Le Burkina Faso suspend les stations de radio BBC et Voice of America

Le Burkina Faso suspend les stations de radio BBC et Voice of America

Le Burkina Faso a suspendu les stations de radio BBC et Voice of America pour avoir couvert un rapport de Human Rights Watch sur un massacre de civils perpétré par les forces armées du pays.

La porte-parole de la communication du Burkina Faso, Tonssira Myrian Corine Sanou, a déclaré jeudi soir que les deux stations de radio seraient suspendues pendant deux semaines, et a averti les autres réseaux médiatiques d'éviter de rapporter cette histoire.

Selon le rapport publié jeudi par Human Rights Watch, l'armée a tué 223 civils, dont 56 enfants, dans des villages accusés de coopérer avec des militants. Le rapport a été largement couvert par les médias internationaux, notamment Associated Press.
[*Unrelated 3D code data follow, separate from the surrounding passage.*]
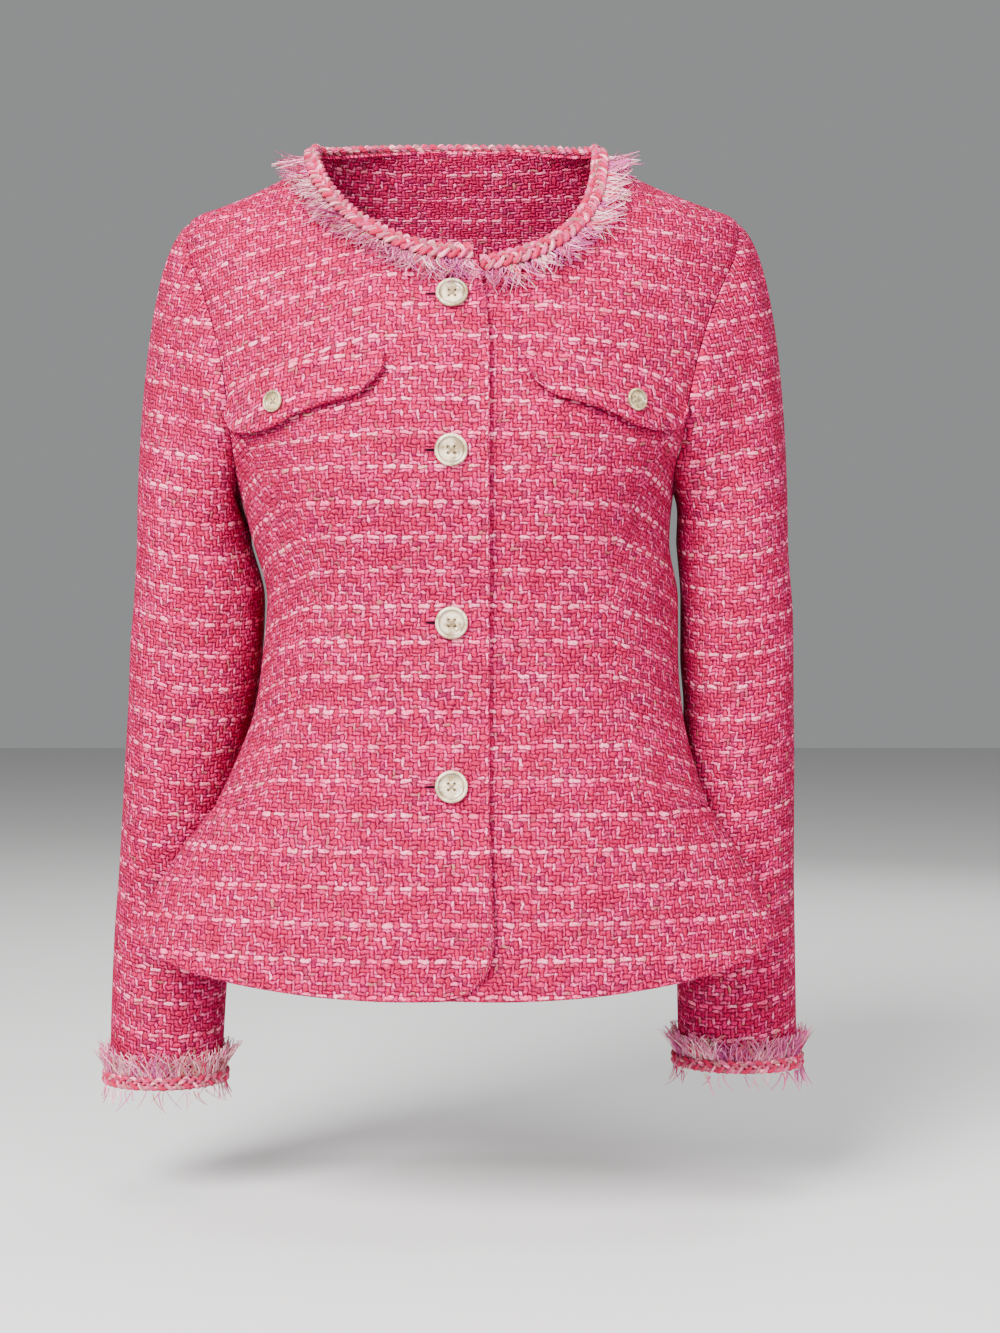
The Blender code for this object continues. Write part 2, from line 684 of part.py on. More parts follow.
def sleeve(side, turn, down):
    """Outer surface of a sleeve: turn 0 at the top, 90 in front, 180 inside, 270 behind.

    down runs from 0 at the armhole to 1 at the upper arm, and on to 2 at the cuff.
    """
    turn, down = np.broadcast_arrays(np.asarray(turn, float), np.asarray(down, float))
    turn = np.mod(turn, 360)
    lower = np.clip(down - 1, 0, 1)
    z = BICEP_Z + (CUFF_Z[side] - BICEP_Z) * lower
    row = sleeve_at[side](z)
    half_width = (row["outer"] - row["inner"]) / 2
    middle = (row["outer"] + row["inner"]) / 2
    angle = np.radians(turn)
    x = side * (middle + half_width * np.cos(angle))
    y = row["mid_y"] - row["half_depth"] * np.sin(angle)
    ring = stack(x, y, z)
    seam_turn = np.where(turn > 180, turn - 360, turn)
    at_angle, at_z = armhole(side, seam_turn)
    start = body(at_angle, at_z)
    normal = body_normal(at_angle, at_z)
    next_angle, next_z = armhole(side, seam_turn + 0.5)
    past_angle, past_z = armhole(side, seam_turn - 0.5)
    tangent = unit(body(next_angle, next_z) - body(past_angle, past_z))
    into_hole = unit(np.cross(normal, tangent))
    hole_z = (SHOULDER_POINT_Z + UNDERARM_Z) / 2
    centre = body(side * SIDE_SEAM_ANGLE, hole_z)
    pointing = np.sum(into_hole * (centre - start), axis=-1, keepdims=True)
    into_hole = np.where(pointing < 0, -into_hole, into_hole)
    head = head_at(np.abs(seam_turn))
    leave = np.radians(head["leave_angle"])[..., None]
    apart = np.cos(leave / 2) * into_hole + np.sin(leave / 2) * normal
    begin = start + SLEEVE_CLEAR * apart
    heading = np.cos(leave) * into_hole + np.sin(leave) * normal
    first = begin + heading * head["leave_reach"][..., None]
    second = ring + stack(0.0, 0.0, head["ring_reach"])
    part = np.clip(down, 0, 1)[..., None]
    rest = 1 - part
    cap = (
        rest ** 3 * begin + 3 * rest ** 2 * part * first
        + 3 * rest * part ** 2 * second + part ** 3 * ring
    )
    return np.where(down[..., None] < 1, cap, ring)


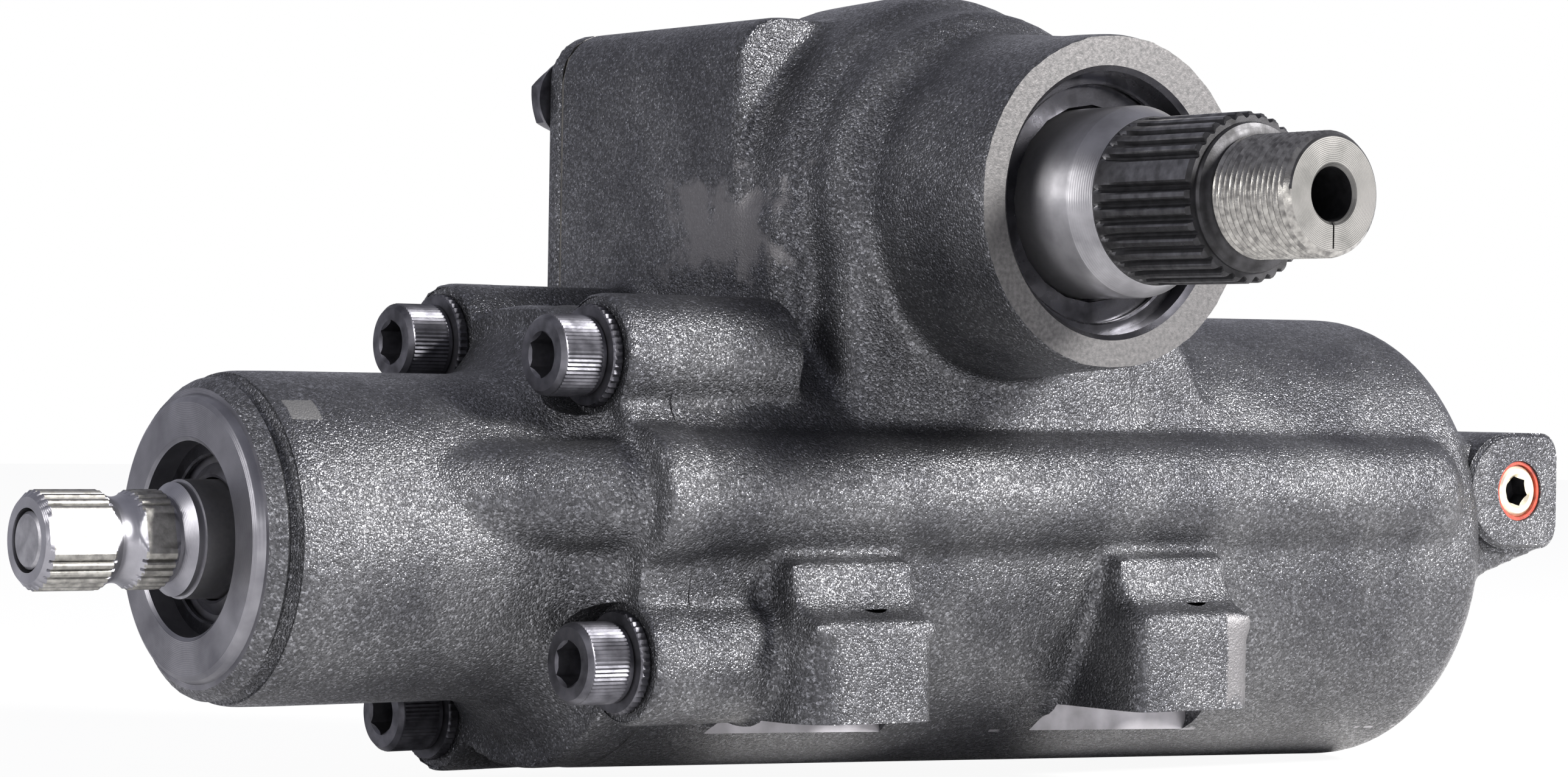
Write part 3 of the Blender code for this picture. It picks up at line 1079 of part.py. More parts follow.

Le Burkina Faso, pays autrefois pacifique, a été ravagé par des violences qui ont opposé les jihadistes liés à Al-Qaïda et au groupe État islamique aux forces soutenues par l'État. Les deux camps ont pris pour cible les civils pris entre deux feux, déplaçant ainsi plus de 2 millions de personnes, dont plus de la moitié sont des enfants. La plupart des attaques restent impunies et ne sont pas signalées dans un pays dirigé par un leadership répressif qui fait taire les dissidents présumés.

Plus tôt en avril, l'AP a vérifié les récits d'une attaque militaire le 5 novembre contre un autre village qui a tué au moins 70 personnes. Les détails étaient similaires : l'armée a accusé les villageois de coopérer avec les militants et les a massacrés, même les bébés.

« VOA maintient ses reportages sur le Burkina Faso et a l'intention de continuer à couvrir pleinement et équitablement les activités dans le pays », a déclaré la chaîne dans un article de presse faisant état de sa suspension.

La BBC n'a pas répondu à une demande de commentaire.

Vendredi, les Nations Unies ont appelé le Burkina Faso à annuler la suspension des deux diffuseurs internationaux.

« Les restrictions à la liberté des médias et à l'espace civique doivent cesser immédiatement. La liberté d'expression, y compris le droit d'accès à l'information, est cruciale dans toute société, et plus encore dans le contexte de la transition au Burkina Faso », a-t-il déclaré dans un communiqué.

Dans le même communiqué, l'ONU a déclaré avoir reçu des informations supplémentaires selon lesquelles un grand nombre de civils, dont des enfants, avaient été tués dans plusieurs villages des provinces du Yatenga et du Soum, au nord du Burkina Faso. L'AP n'a pas pu vérifier immédiatement ces rapports.

Plus de 20 000 personnes ont été tuées au Burkina Faso depuis que les violences djihadistes liées à Al-Qaïda et à l'EI ont frappé pour la première fois ce pays d'Afrique de l'Ouest il y a neuf ans, selon l'Armed Conflict Location and Event Data Project, une organisation à but non lucratif basée aux États-Unis.

Le Burkina Faso a connu deux coups d'État en 2022. Depuis qu'elle a pris le pouvoir en septembre 2022, la junte dirigée par le capitaine Ibrahim Traoré a promis de repousser les militants. Mais la violence n’a fait qu’empirer, estiment les analystes. Environ la moitié du territoire du Burkina Faso reste hors du contrôle du gouvernement.

Frustrée par l’absence de progrès au fil des années d’assistance militaire occidentale, la junte a rompu ses liens militaires avec l’ancien dirigeant colonial français et s’est plutôt tournée vers la Russie pour obtenir un soutien en matière de sécurité.